** start DATA SHOWN **

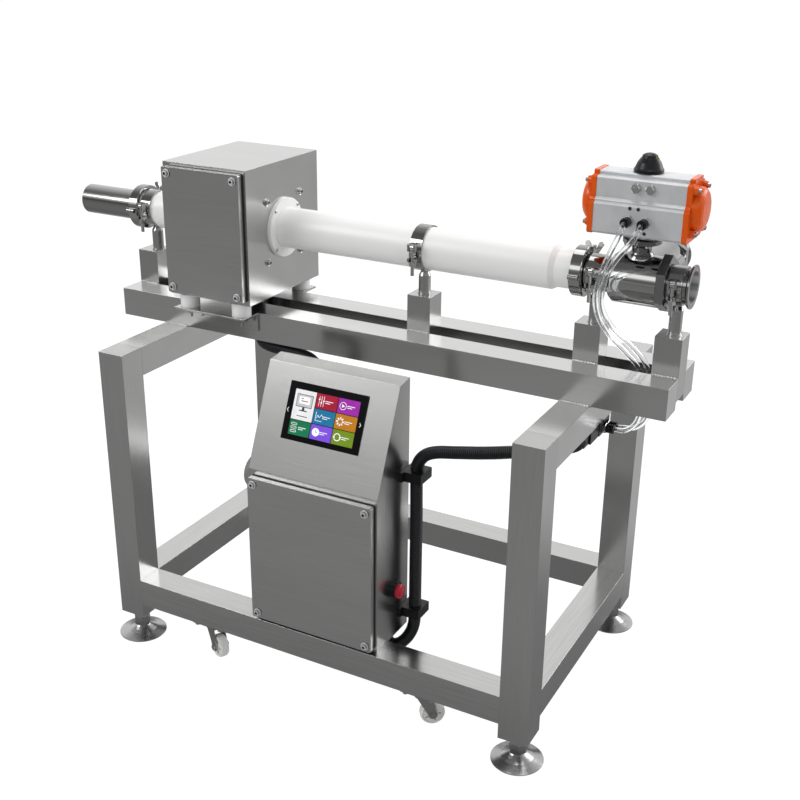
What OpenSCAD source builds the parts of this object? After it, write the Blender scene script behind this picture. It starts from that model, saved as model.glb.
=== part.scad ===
// Pipeline metal detector on its own stand.
// Product is pumped through a search head round a plastic pipe, and a three-way ball valve,
// turned by a rack and pinion air actuator, sends contaminated product out of its rear port.
// Millimetres. +X is the flow direction, +Z is up, and the operator stands on the -Y side.
// The origin is on the floor, under the middle of the machine's overall box.

/* [Stand] */
// Length of the stand over its legs
stand_len = 966; // [900:1:1060]
// Depth of the stand over its legs
stand_dep = 602; // [560:1:680]
// Height of the tops of the legs and side beams
stand_h = 667; // [640:1:720]
// Side of the square stand tube
tube_w = 60; // [56:1:64]
// Wall of the square stand tube
tube_t = 2; // [1.5:0.5:3]
// Height of the lower ends of the legs
leg_z = 58; // [56:1:64]
// Height of the underside of the bottom rails
rail_z = 90; // [88:1:100]
// Thickness of the foot plate welded into each leg
foot_plate_t = 6; // [4:1:8]

/* [Beams and posts] */
// Distance of the last post's axis past the valve stem; the long beams end with that post
last_post_reach = 70; // [66:1:76]
// Overhang of the long beams past the left legs
beam_out = 113; // [100:1:130]
// Gap between the two long beams, which the posts fill
beam_gap = 50; // [46:1:56]
// Width of each square post along the line
post_w = 50; // [40:1:54]
// Height of the post tops above the long beams
post_rise = 73; // [66:1:78]
// Depth to which the posts reach down between the long beams
post_drop = 45; // [30:1:56]
// Diameter of the round stub on each post
stub_d = 24; // [20:1:28]
// Distance from the left legs to the middle post
middle_post_x = 583; // [540:1:620]

/* [Levelling feet] */
// Diameter of each foot plate
foot_d = 102; // [80:1:110]
// Height of the cone of each foot
foot_cone_h = 20; // [16:1:24]
// Diameter of the threaded spindle
spindle_d = 20; // [14:1:20]
// Size across flats of the foot nuts
foot_nut_af = 30; // [27:1:34]
// Height of the hexagon on each foot spindle
foot_hex_h = 19.7; // [12:0.1:20]
// Length of spindle above the hexagon
spindle_len = 70; // [60:1:90]

/* [Casters] */
// Distance from each end of the stand to the caster pivots
caster_in = 232; // [150:1:280]
// Diameter of the caster wheels
wheel_d = 50; // [44:1:52]
// Width of the caster wheels
wheel_w = 20; // [16:1:22]
// Clearance of the wheels above the floor while the feet carry the stand
wheel_lift = 10; // [6:1:12]
// Trail of the wheel axle behind the pivot
caster_trail = 18; // [12:1:22]
// Length of the caster mounting plates
caster_plate_l = 74; // [64:1:90]
// Width of the caster mounting plates
caster_plate_w = 56; // [50:1:58]
// Thickness of the sheet of the caster plates and forks
caster_t = 3; // [2:0.5:4]

/* [Pipe line] */
// Height of the pipe axis above the tops of the legs
pipe_rise = 225; // [213:1:233]
// Length of the steel inlet tube up to its clamp joint
inlet_len = 154; // [150:1:160]
// Outer diameter of the steel tube
tube_d = 63.5; // [60.5:0.5:66]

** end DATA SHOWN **

> _THE TASK_
Extract all the material, leaving every line as it is.

> _THE COMPLETED TASK_
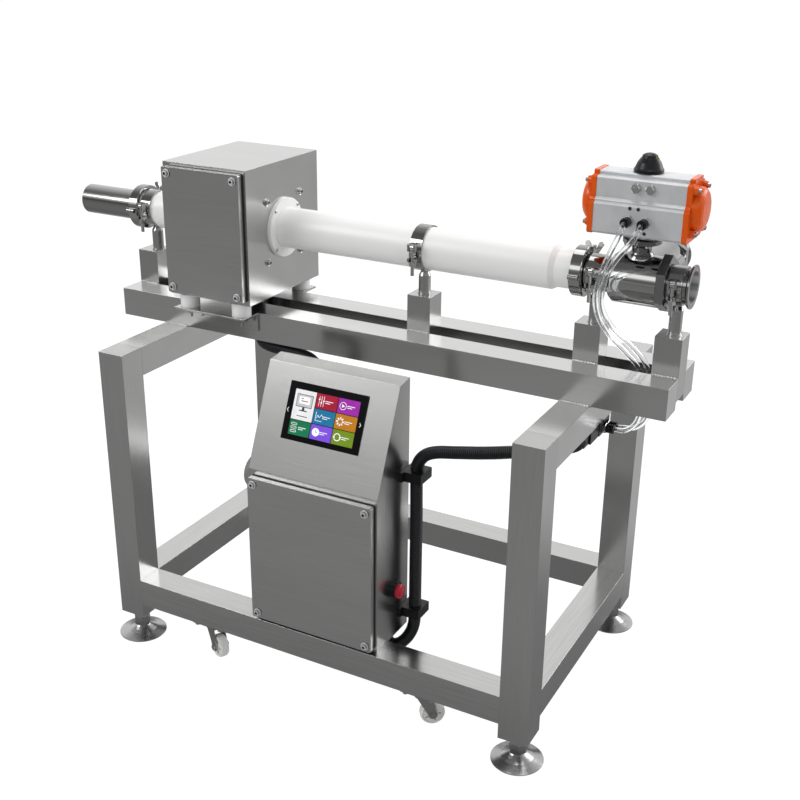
What OpenSCAD source builds the parts of this object? After it, write the Blender scene script behind this picture. It starts from that model, saved as model.glb.
=== part.scad ===
// Pipeline metal detector on its own stand.
// Product is pumped through a search head round a plastic pipe, and a three-way ball valve,
// turned by a rack and pinion air actuator, sends contaminated product out of its rear port.
// Millimetres. +X is the flow direction, +Z is up, and the operator stands on the -Y side.
// The origin is on the floor, under the middle of the machine's overall box.

/* [Stand] */
// Length of the stand over its legs
stand_len = 966; // [900:1:1060]
// Depth of the stand over its legs
stand_dep = 602; // [560:1:680]
// Height of the tops of the legs and side beams
stand_h = 667; // [640:1:720]
// Side of the square stand tube
tube_w = 60; // [56:1:64]
// Wall of the square stand tube
tube_t = 2; // [1.5:0.5:3]
// Height of the lower ends of the legs
leg_z = 58; // [56:1:64]
// Height of the underside of the bottom rails
rail_z = 90; // [88:1:100]
// Thickness of the foot plate welded into each leg
foot_plate_t = 6; // [4:1:8]

/* [Beams and posts] */
// Distance of the last post's axis past the valve stem; the long beams end with that post
last_post_reach = 70; // [66:1:76]
// Overhang of the long beams past the left legs
beam_out = 113; // [100:1:130]
// Gap between the two long beams, which the posts fill
beam_gap = 50; // [46:1:56]
// Width of each square post along the line
post_w = 50; // [40:1:54]
// Height of the post tops above the long beams
post_rise = 73; // [66:1:78]
// Depth to which the posts reach down between the long beams
post_drop = 45; // [30:1:56]
// Diameter of the round stub on each post
stub_d = 24; // [20:1:28]
// Distance from the left legs to the middle post
middle_post_x = 583; // [540:1:620]

/* [Levelling feet] */
// Diameter of each foot plate
foot_d = 102; // [80:1:110]
// Height of the cone of each foot
foot_cone_h = 20; // [16:1:24]
// Diameter of the threaded spindle
spindle_d = 20; // [14:1:20]
// Size across flats of the foot nuts
foot_nut_af = 30; // [27:1:34]
// Height of the hexagon on each foot spindle
foot_hex_h = 19.7; // [12:0.1:20]
// Length of spindle above the hexagon
spindle_len = 70; // [60:1:90]

/* [Casters] */
// Distance from each end of the stand to the caster pivots
caster_in = 232; // [150:1:280]
// Diameter of the caster wheels
wheel_d = 50; // [44:1:52]
// Width of the caster wheels
wheel_w = 20; // [16:1:22]
// Clearance of the wheels above the floor while the feet carry the stand
wheel_lift = 10; // [6:1:12]
// Trail of the wheel axle behind the pivot
caster_trail = 18; // [12:1:22]
// Length of the caster mounting plates
caster_plate_l = 74; // [64:1:90]
// Width of the caster mounting plates
caster_plate_w = 56; // [50:1:58]
// Thickness of the sheet of the caster plates and forks
caster_t = 3; // [2:0.5:4]

/* [Pipe line] */
// Height of the pipe axis above the tops of the legs
pipe_rise = 225; // [213:1:233]
// Length of the steel inlet tube up to its clamp joint
inlet_len = 154; // [150:1:160]
// Outer diameter of the steel tube
tube_d = 63.5; // [60.5:0.5:66]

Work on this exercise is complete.